Thailand stehen nun entscheidende Tage bevor. Zwei Bewegungen haben für die kommenden Tage Massenproteste angekündigt. Einerseits wird die von Ex-Vizepremier Suthep Thaugsuban angeführte Anti-Regierungskoalition aufmarschieren. Suthep und seine Anhänger wollen das gegenwärtige Kabinett - Yinglucks Partei ist noch immer an der Macht - stürzen. Und sie wollen die Demokratie aushebeln. Denn der selbst schon wegen Korruption belangte Suthep weiß: Das Thaksin-Lager wird die nächsten Wahlen wieder gewinnen. Anstatt dass seine Bewegung versucht, die Massen für sich zu gewinnen, will sie vorübergehend einen nicht gewählten Volksrat einsetzen.

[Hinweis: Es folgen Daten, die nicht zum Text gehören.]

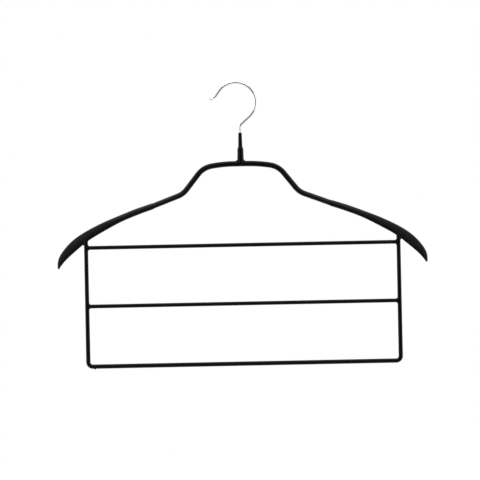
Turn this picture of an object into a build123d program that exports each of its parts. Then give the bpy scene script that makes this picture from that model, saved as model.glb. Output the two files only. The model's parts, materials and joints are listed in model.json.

Andererseits wollen die Rothemden, die den Thaksin-Clan unterstützen, hunderttausende ihrer Anhänger aus dem Nordosten des Landes nach Bangkok karren. Die beiden Lager sollen strikt getrennt werden, trotzdem herrscht Angst vor Zusammenstößen. Denn auf beiden Seiten gibt es Militante, und es reicht oft schon eine kleine Provokation, damit die Lage eskaliert. Bereits in den vergangenen Monaten gab es gewaltsame Zusammenstöße zwischen den beiden Lagern mit mehr als 20 Todesopfern.
Das Militär, das schon oft geputscht hat, möchte sich diesmal aus dem Konflikt heraushalten. Gleichzeitig verlautete aus Armeekreisen, dass man eingreifen werde, wenn die Gewalt überhand nimmt. Doch selbst die Armee ist laut Beobachtern keine Einheit. Während die oberen Ränge großteils als loyal gegenüber den alten Eliten gelten, sollen viele einfache Soldaten den Rothemden nahestehen. Sie werden im Volksmund Melonen genannt: Außen grün und innen rot. Eine Spaltung der Armee wäre das schlimmste aller Szenarien. Dann droht das südostasiatische Land in einen Bürgerkrieg abzudriften.
Noch ist Thailand davon weit entfernt. Aber so lange Politik über Massenproteste und Gerichte betrieben wird, so lange keinerlei Annäherung zwischen den Lagern stattfindet, bleibt die Gefahr, dass der erbitterte Machtkampf außer Kontrolle gerät.